House Democrats advanced a plan to partially remove military commanders at service academies from decisions to prosecute sexual assault accusations, instead relying on an independent expert to evaluate the cases.
The move, included as part of the House Armed Services Committee’s annual defense authorization bill, drew significant criticism from House Republicans who said the move will undermine the military justice system and could lead to fewer prosecutions for the crimes.
But Rep. Jackie Speier, D-Calif., head of the committee’s personnel panel and sponsor of the measure, said the changes are needed to restore faith among young service members that their reports of harassment and abuse by classmates will be taken seriously and pursued vigorously.
Cadets at the three academies reported a sharp increase in unwanted sexual encounters in recent years.
“I have spoken to countless survivors who saw their dreams, and bright futures, extinguished after reporting assaults and harassment,” she said. “These amazing candidates, many of them who lead their academy classes in grades and citizenship, deserve a fair and just independent review process.”

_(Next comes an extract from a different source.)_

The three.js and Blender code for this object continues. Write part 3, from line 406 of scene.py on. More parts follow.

A recent review of the military service academies showed that the number of sexual assaults reported by students doubled from 2013 to 2018, even as the reporting rate dropped.

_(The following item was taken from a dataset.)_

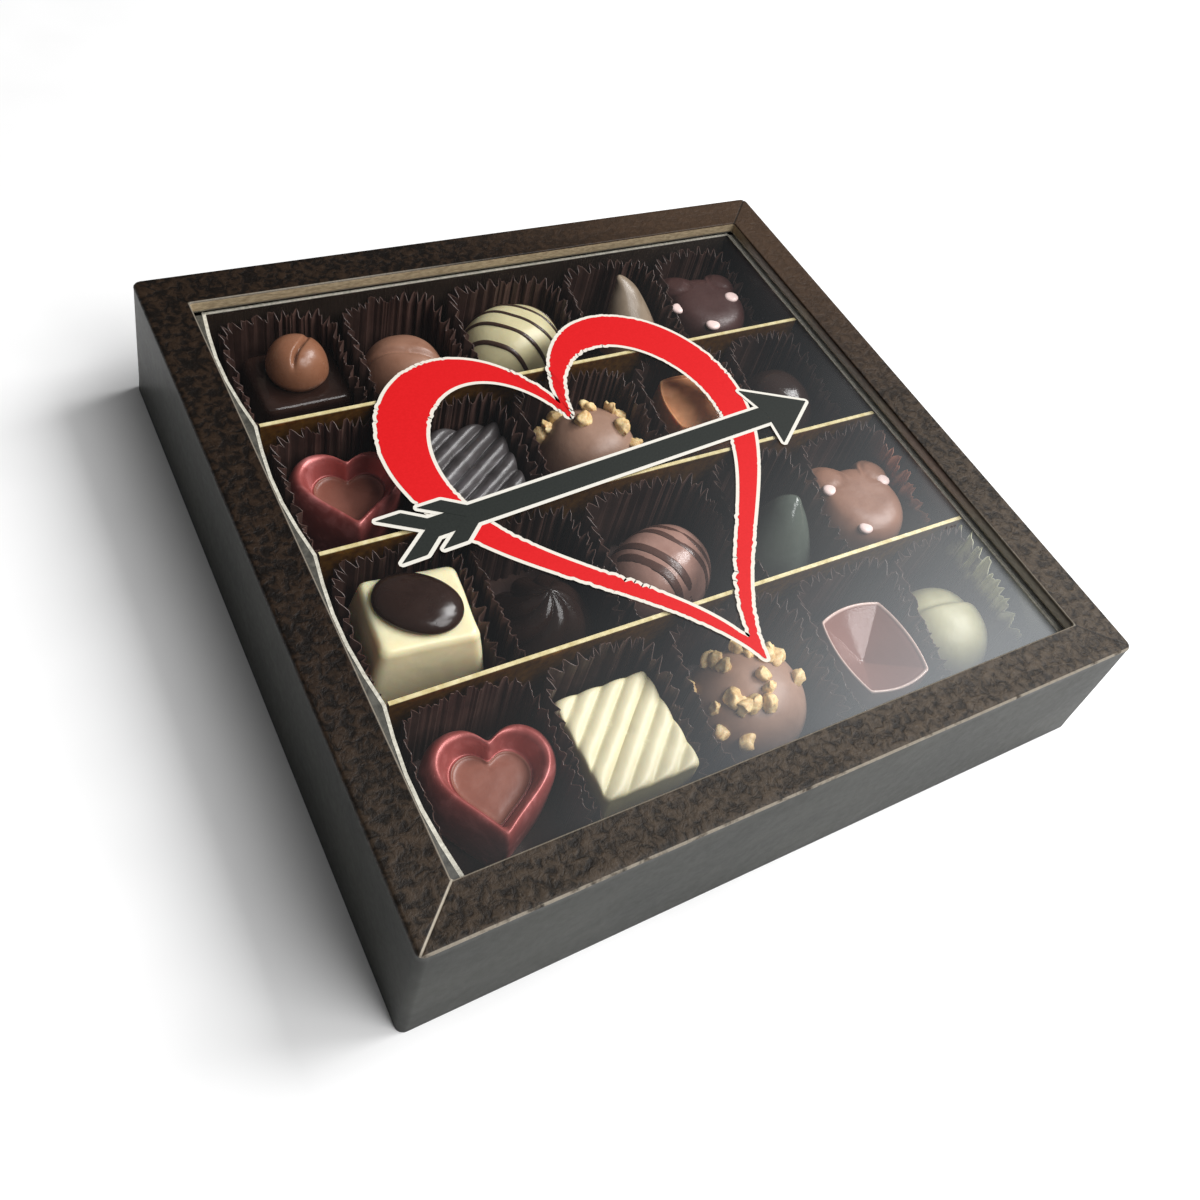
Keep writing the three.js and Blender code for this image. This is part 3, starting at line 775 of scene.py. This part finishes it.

Speier’s plan is a four-year pilot program establishing an independent chief prosecutor to review all sexual assault reports at military academies and determine which cases should be referred to court-martial.
Sexual assault victims’ advocates have pushed for the traditional military chain of command to be removed from those decisions in the past, arguing that senior military leaders are either ill-informed about how to proceed with such cases or inclined to dismiss them to conceal problems in the ranks.
Rep. Michael Turner, R-Ohio, unsuccessfully tried to offer an alternative plan, arguing the new pilot program set a problematic new legal precedent by handling sexual assault cases in the active-duty force differently from ones at the academies.
He and other Repbulican members also argued that the move would de-emphasize commanders’ role in ending sexual assault and harassment instead of holding them accountable for the offenses.
The provision requires the independent official would be a one-star general or admiral with “significant experience prosecuting sexual assault trials” who is independent from the academies.
The move comes amid reports of a spike in sexual assaults in the ranks in recent years.
Before the idea can become reality, the idea must survive negotiations with Republican-controlled Senate, where lawmakers have for years opposed similar proposed moves from Sen. Kirsten Gillibrand, D-N.Y.
Defense Department officials have also strongly objected to the idea, promising their own series of fixes to address the problem of criminal behavior among troops.
The House committee’s authorization bill draft also includes a host of other changes to military sexual assault policies, including expansions of the Special Victims’ Counsel program and new rules for consideration of transfer applications after a sexual assault is reported.